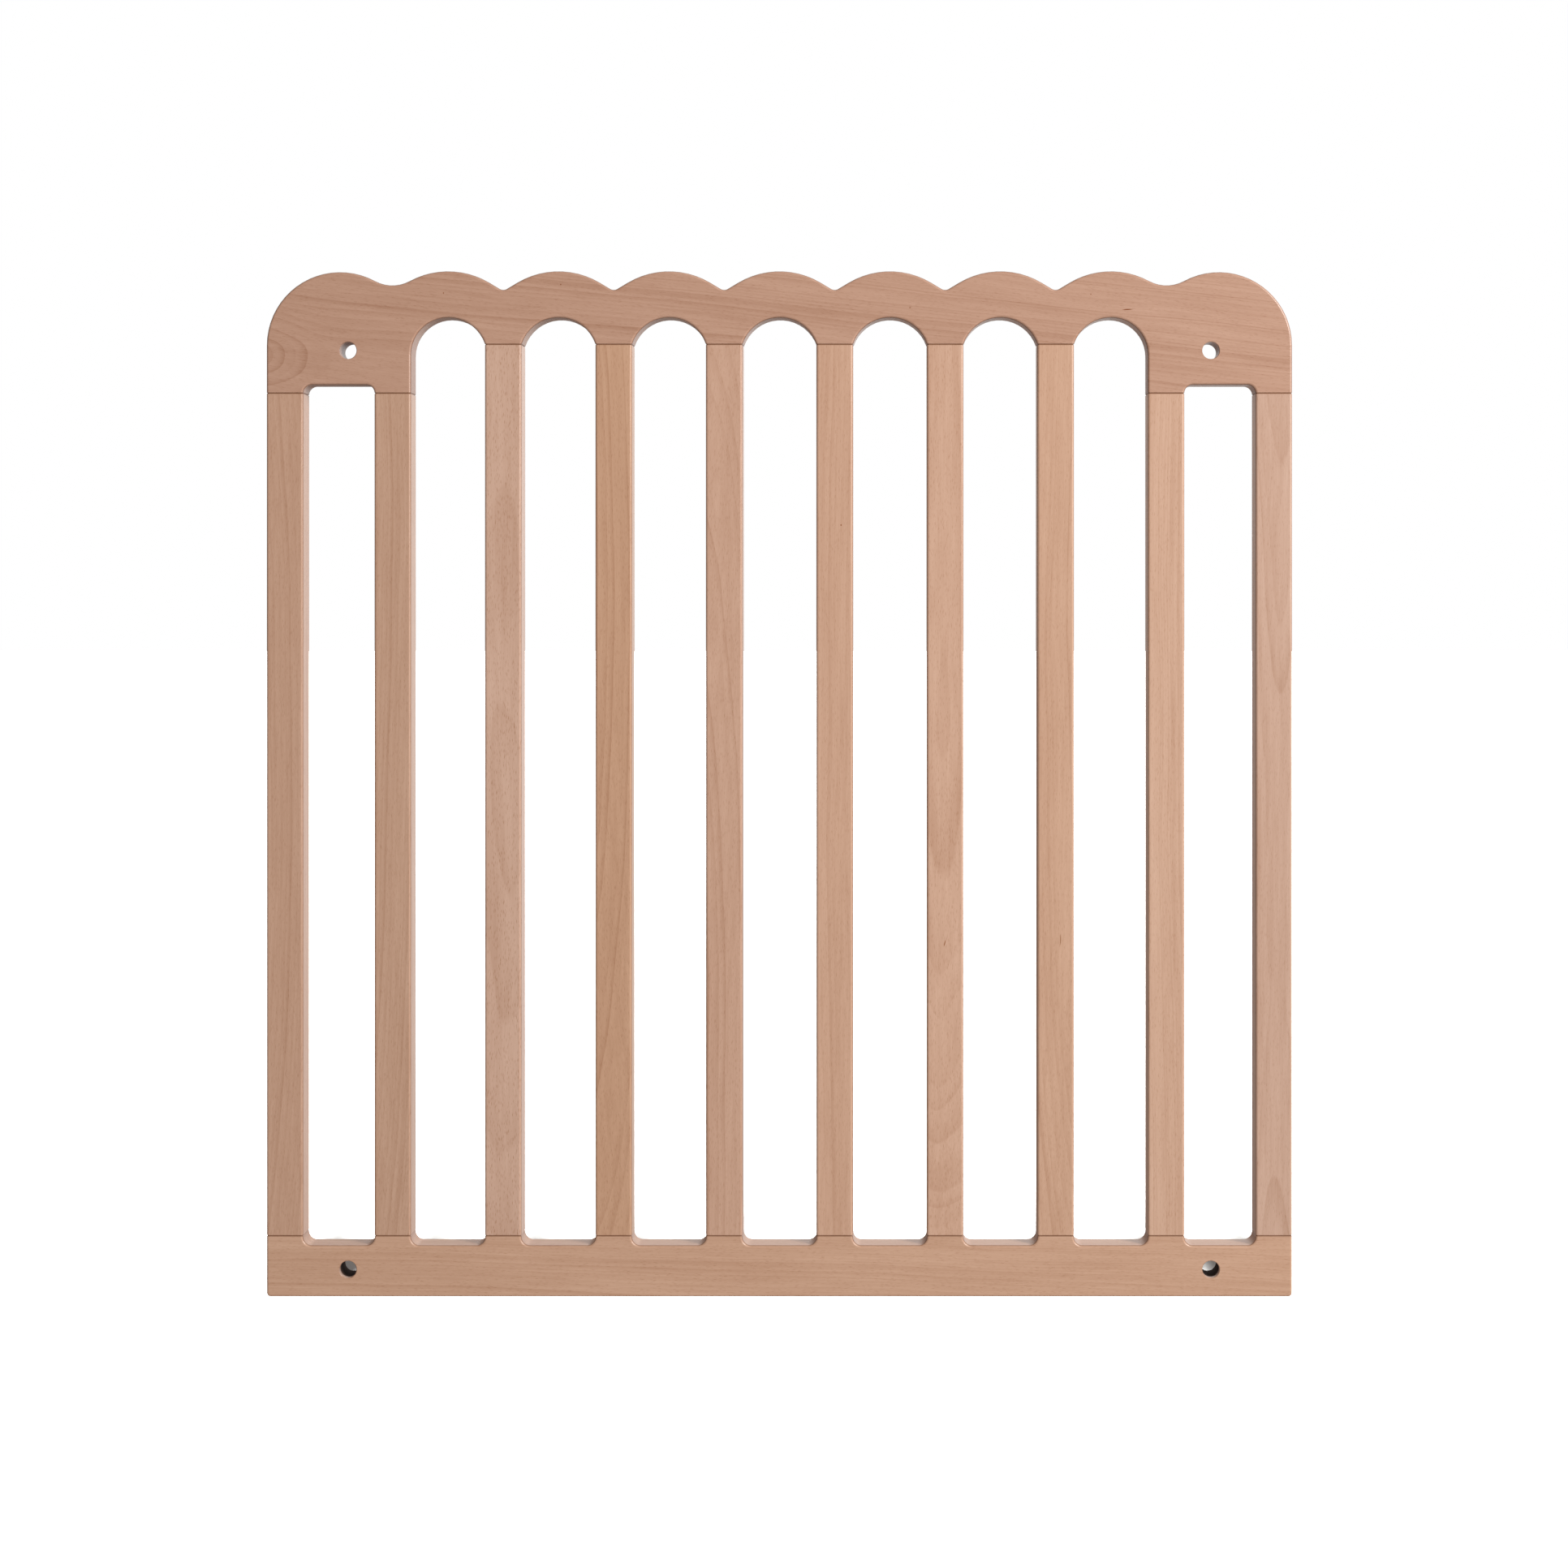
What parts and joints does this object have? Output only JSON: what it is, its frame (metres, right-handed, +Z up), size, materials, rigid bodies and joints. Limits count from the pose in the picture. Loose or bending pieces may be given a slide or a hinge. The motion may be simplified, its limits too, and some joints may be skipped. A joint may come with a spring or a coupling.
{
  "type": "safety baby gate",
  "caption": "Flat slatted beech gate panel with a scalloped top rail, arched gaps between its upright bars, and a round through hole near each corner.",
  "frame": {"origin": "middle of the bottom edge, halfway through the thickness", "axes": "+X across the panel to the right seen from the front, +Y through its thickness from front to back, +Z up"},
  "size_m": [0.84, 0.025, 0.84],
  "materials": {
    "rail_beech": "clear satin oil on sanded beech, grain along the rail",
    "bar_beech": "clear satin oil on sanded beech, grain along the bar",
    "dowel_beech": "raw turned beech, fluted, unfinished"
  },
  "bodies": {
    "root": {"top_rail": "rail_beech", "bottom_rail": "rail_beech", "left_post": "bar_beech", "slat_1": "bar_beech", "slat_2": "bar_beech", "slat_3": "bar_beech", "slat_4": "bar_beech", "slat_5": "bar_beech", "slat_6": "bar_beech", "slat_7": "bar_beech", "slat_8": "bar_beech", "right_post": "bar_beech", "dowel_left_post_bottom_1": "dowel_beech", "dowel_left_post_bottom_2": "dowel_beech", "dowel_left_post_top_1": "dowel_beech", "dowel_left_post_top_2": "dowel_beech", "dowel_slat_1_bottom_1": "dowel_beech", "dowel_slat_1_bottom_2": "dowel_beech", "dowel_slat_1_top_1": "dowel_beech", "dowel_slat_1_top_2": "dowel_beech", "dowel_slat_2_bottom_1": "dowel_beech", "dowel_slat_2_bottom_2": "dowel_beech", "dowel_slat_2_top_1": "dowel_beech", "dowel_slat_2_top_2": "dowel_beech", "dowel_slat_3_bottom_1": "dowel_beech", "dowel_slat_3_bottom_2": "dowel_beech", "dowel_slat_3_top_1": "dowel_beech", "dowel_slat_3_top_2": "dowel_beech", "dowel_slat_4_bottom_1": "dowel_beech", "dowel_slat_4_bottom_2": "dowel_beech", "dowel_slat_4_top_1": "dowel_beech", "dowel_slat_4_top_2": "dowel_beech", "dowel_slat_5_bottom_1": "dowel_beech", "dowel_slat_5_bottom_2": "dowel_beech", "dowel_slat_5_top_1": "dowel_beech", "dowel_slat_5_top_2": "dowel_beech", "dowel_slat_6_bottom_1": "dowel_beech", "dowel_slat_6_bottom_2": "dowel_beech", "dowel_slat_6_top_1": "dowel_beech", "dowel_slat_6_top_2": "dowel_beech", "dowel_slat_7_bottom_1": "dowel_beech", "dowel_slat_7_bottom_2": "dowel_beech", "dowel_slat_7_top_1": "dowel_beech", "dowel_slat_7_top_2": "dowel_beech", "dowel_slat_8_bottom_1": "dowel_beech", "dowel_slat_8_bottom_2": "dowel_beech", "dowel_slat_8_top_1": "dowel_beech", "dowel_slat_8_top_2": "dowel_beech", "dowel_right_post_bottom_1": "dowel_beech", "dowel_right_post_bottom_2": "dowel_beech", "dowel_right_post_top_1": "dowel_beech", "dowel_right_post_top_2": "dowel_beech"}
  },
  "joints": []
}
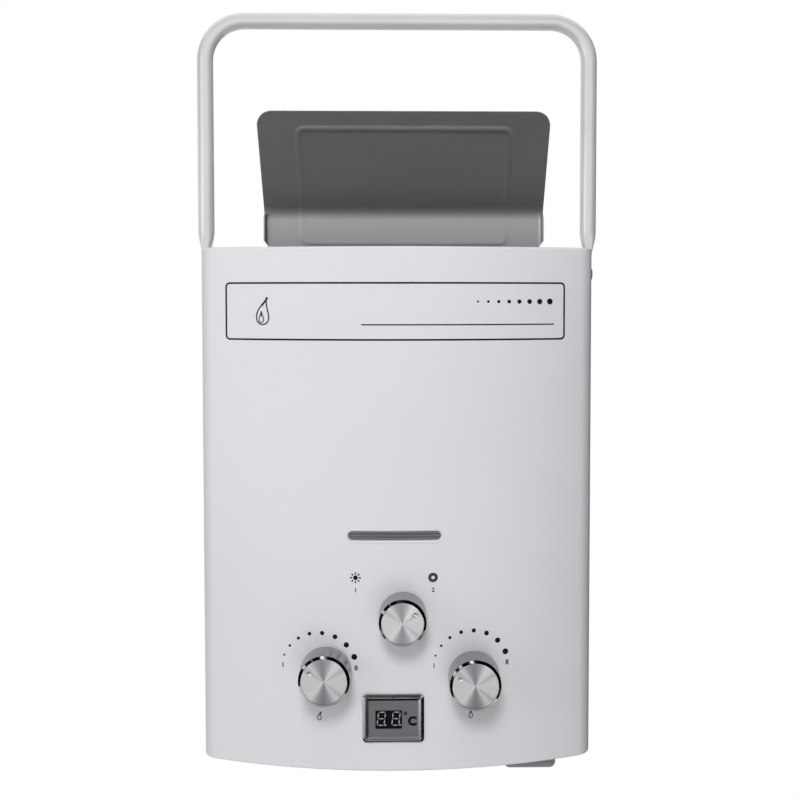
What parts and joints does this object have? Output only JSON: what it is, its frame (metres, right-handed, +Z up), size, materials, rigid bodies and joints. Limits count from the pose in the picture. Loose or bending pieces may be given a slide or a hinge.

SHORT TASK:
Restate the whole of the material exactly.

THE OUTPUT:
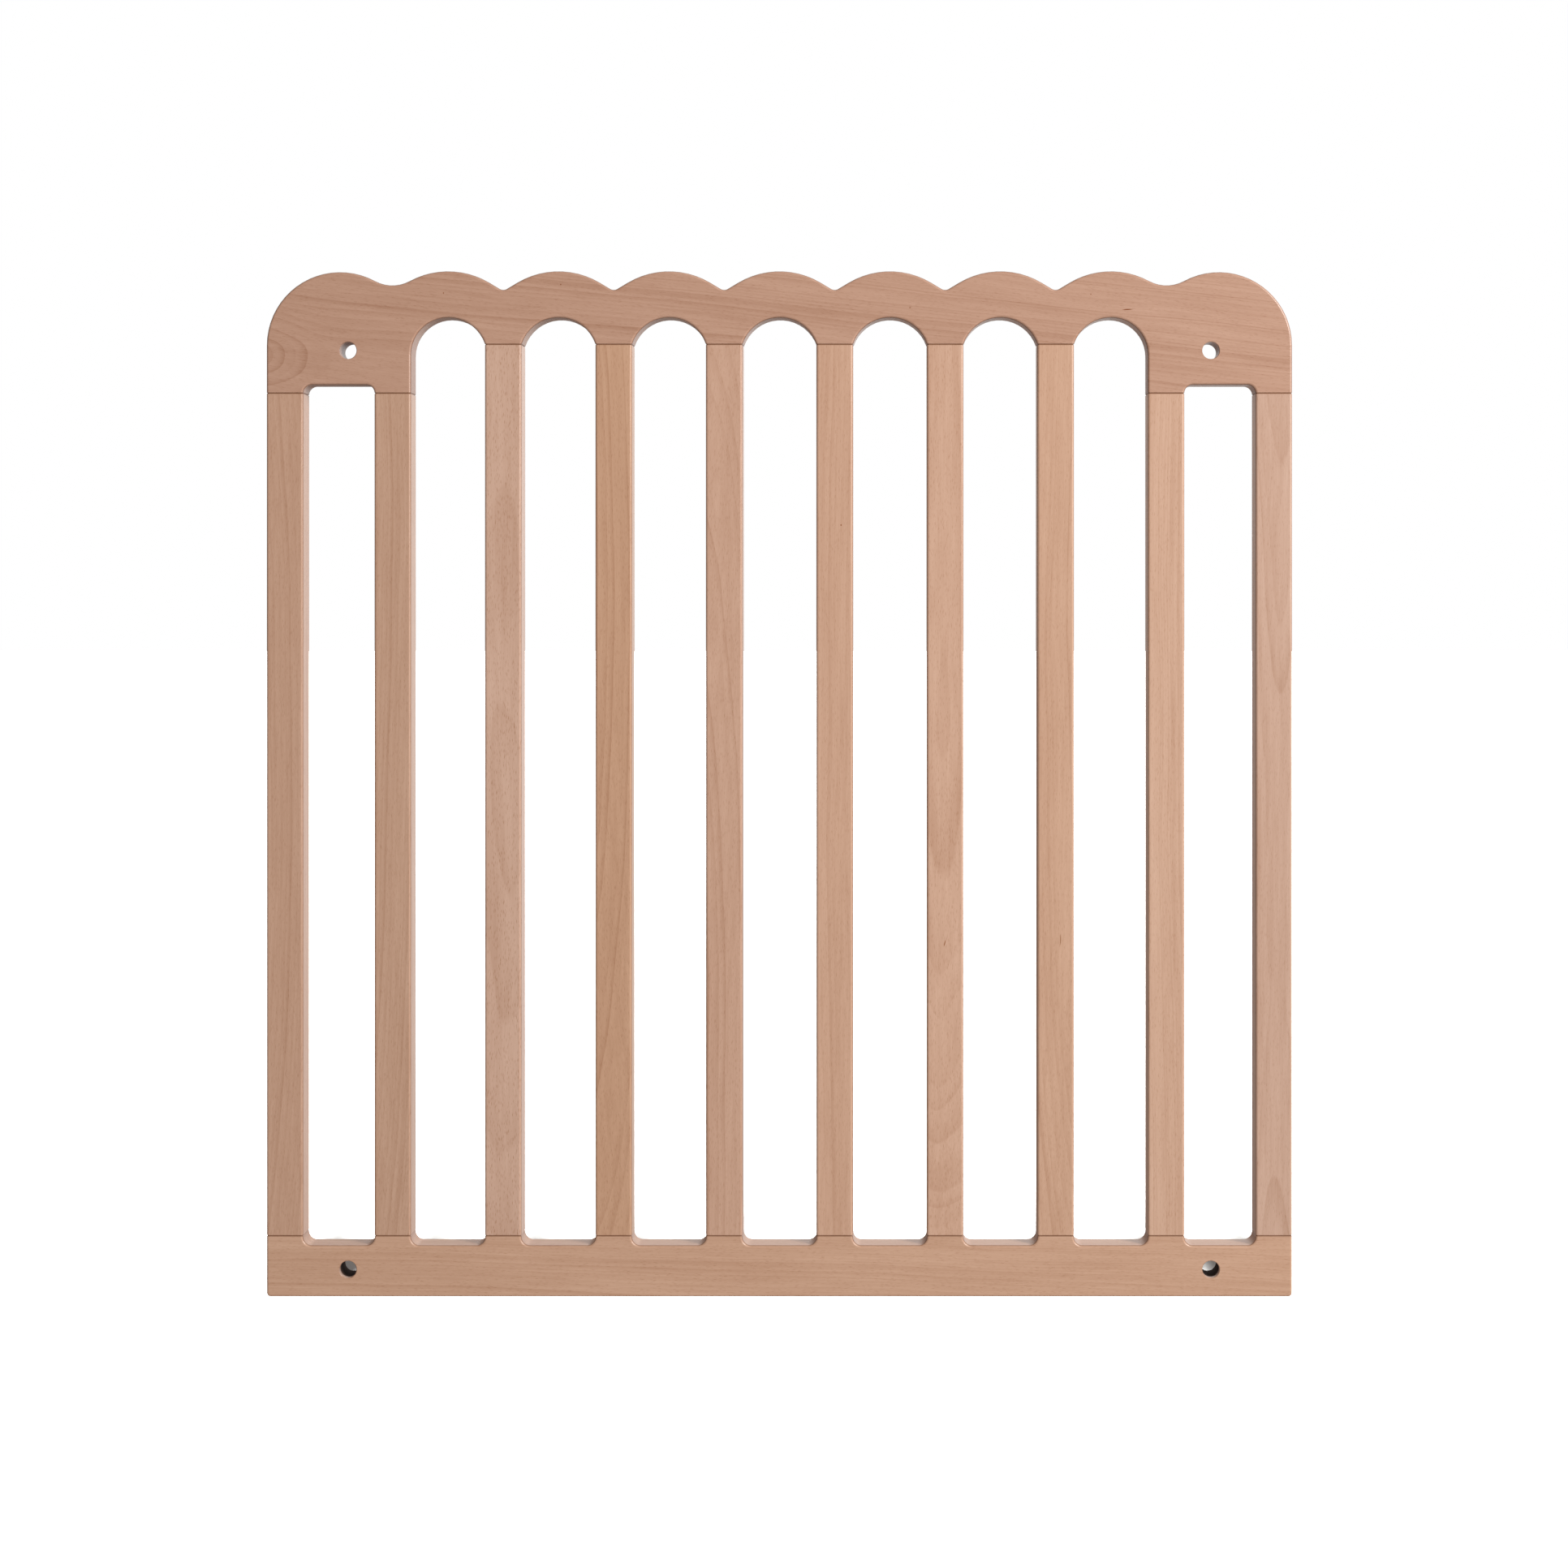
What parts and joints does this object have? Output only JSON: what it is, its frame (metres, right-handed, +Z up), size, materials, rigid bodies and joints. Limits count from the pose in the picture. Loose or bending pieces may be given a slide or a hinge. The motion may be simplified, its limits too, and some joints may be skipped. A joint may come with a spring or a coupling.
{
  "type": "safety baby gate",
  "caption": "Flat slatted beech gate panel with a scalloped top rail, arched gaps between its upright bars, and a round through hole near each corner.",
  "frame": {"origin": "middle of the bottom edge, halfway through the thickness", "axes": "+X across the panel to the right seen from the front, +Y through its thickness from front to back, +Z up"},
  "size_m": [0.84, 0.025, 0.84],
  "materials": {
    "rail_beech": "clear satin oil on sanded beech, grain along the rail",
    "bar_beech": "clear satin oil on sanded beech, grain along the bar",
    "dowel_beech": "raw turned beech, fluted, unfinished"
  },
  "bodies": {
    "root": {"top_rail": "rail_beech", "bottom_rail": "rail_beech", "left_post": "bar_beech", "slat_1": "bar_beech", "slat_2": "bar_beech", "slat_3": "bar_beech", "slat_4": "bar_beech", "slat_5": "bar_beech", "slat_6": "bar_beech", "slat_7": "bar_beech", "slat_8": "bar_beech", "right_post": "bar_beech", "dowel_left_post_bottom_1": "dowel_beech", "dowel_left_post_bottom_2": "dowel_beech", "dowel_left_post_top_1": "dowel_beech", "dowel_left_post_top_2": "dowel_beech", "dowel_slat_1_bottom_1": "dowel_beech", "dowel_slat_1_bottom_2": "dowel_beech", "dowel_slat_1_top_1": "dowel_beech", "dowel_slat_1_top_2": "dowel_beech", "dowel_slat_2_bottom_1": "dowel_beech", "dowel_slat_2_bottom_2": "dowel_beech", "dowel_slat_2_top_1": "dowel_beech", "dowel_slat_2_top_2": "dowel_beech", "dowel_slat_3_bottom_1": "dowel_beech", "dowel_slat_3_bottom_2": "dowel_beech", "dowel_slat_3_top_1": "dowel_beech", "dowel_slat_3_top_2": "dowel_beech", "dowel_slat_4_bottom_1": "dowel_beech", "dowel_slat_4_bottom_2": "dowel_beech", "dowel_slat_4_top_1": "dowel_beech", "dowel_slat_4_top_2": "dowel_beech", "dowel_slat_5_bottom_1": "dowel_beech", "dowel_slat_5_bottom_2": "dowel_beech", "dowel_slat_5_top_1": "dowel_beech", "dowel_slat_5_top_2": "dowel_beech", "dowel_slat_6_bottom_1": "dowel_beech", "dowel_slat_6_bottom_2": "dowel_beech", "dowel_slat_6_top_1": "dowel_beech", "dowel_slat_6_top_2": "dowel_beech", "dowel_slat_7_bottom_1": "dowel_beech", "dowel_slat_7_bottom_2": "dowel_beech", "dowel_slat_7_top_1": "dowel_beech", "dowel_slat_7_top_2": "dowel_beech", "dowel_slat_8_bottom_1": "dowel_beech", "dowel_slat_8_bottom_2": "dowel_beech", "dowel_slat_8_top_1": "dowel_beech", "dowel_slat_8_top_2": "dowel_beech", "dowel_right_post_bottom_1": "dowel_beech", "dowel_right_post_bottom_2": "dowel_beech", "dowel_right_post_top_1": "dowel_beech", "dowel_right_post_top_2": "dowel_beech"}
  },
  "joints": []
}
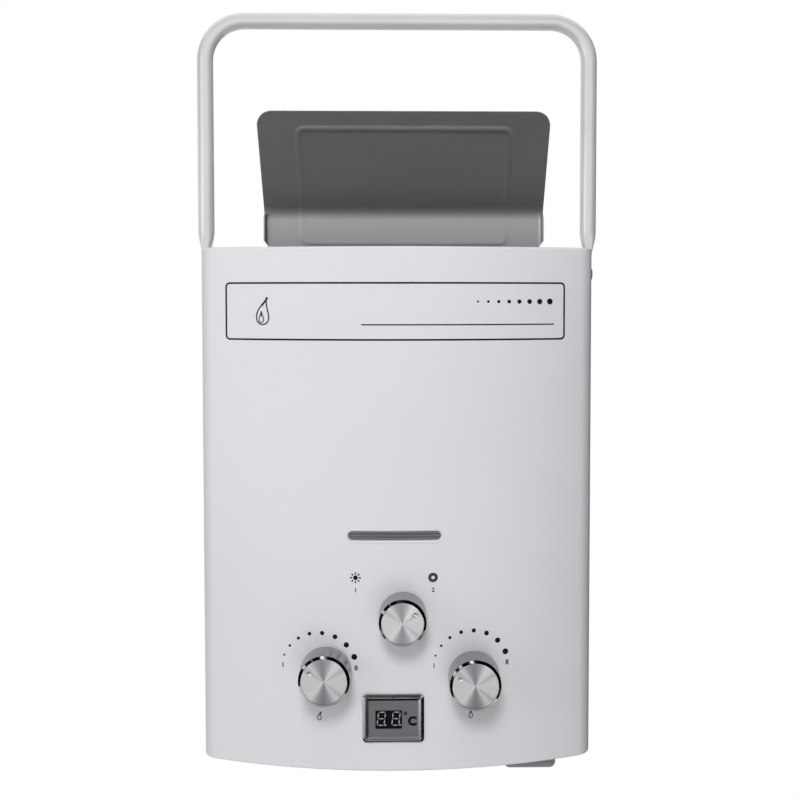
What parts and joints does this object have? Output only JSON: what it is, its frame (metres, right-handed, +Z up), size, materials, rigid bodies and joints. Limits count from the pose in the picture. Loose or bending pieces may be given a slide or a hinge.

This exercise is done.